Jewish organizations have already refused to comply with the boycott. In a statement slamming the bill, the President of Claremont’s Progressive Israel alliance Janie Marcus said that the organization would not comply with the “discriminatory” resolution. 

“ASPC has institutionalized a campus-wide ban on the free exchange and purchase of goods and services,” Marcus said. “Moreover, ASPC has particularized and singled out a specific demographic for its discriminatory policy. Not only does this resolution hinder the general student population’s ability to make buying choices of their own volition, but it also sets its eyes on penalizing a particular constituency of students and student groups that provide space for Jewish and Israeli students.”

In response to the bill’s passing, Pomona College President G. Gabrielle Starr released a statement urging “ASPC to discuss this in greater depth, allowing for opposing voices to make their case, so that our student governance can be inclusive and representative of all members of the community.”

“This vote was held without representation from any student opposition,” Starr said. “The independence of student government in passing its resolutions is important, but so is the representation of the student body as a whole and given the lack of debate and the passions this vote may stir, we want to convey our deep concern.”

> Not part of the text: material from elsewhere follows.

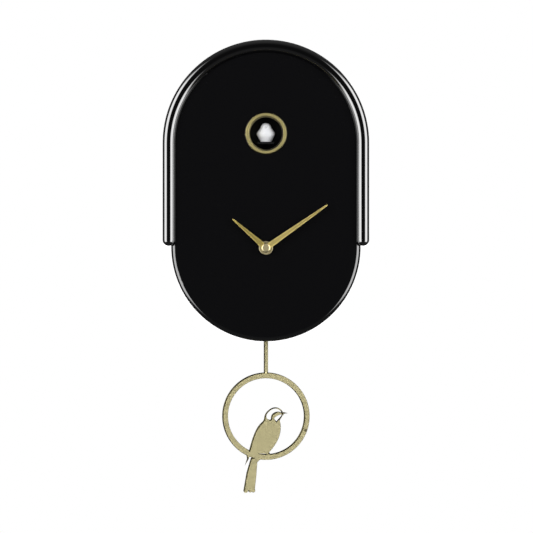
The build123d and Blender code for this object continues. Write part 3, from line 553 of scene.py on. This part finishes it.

Starr also criticized the bill’s goal of enacting a requirement for student clubs to boycott Israel as “deeply concerning,” and implored ASPC to “reverse course.”

On Friday, Pomona students started a petition calling on Starr to directly reject the resolution’s “anti-Israel discrimination.” It cited her public condemnation of antisemitism in July 2020, after the school’s senior class president was revealed to have shared an antisemitic social media message.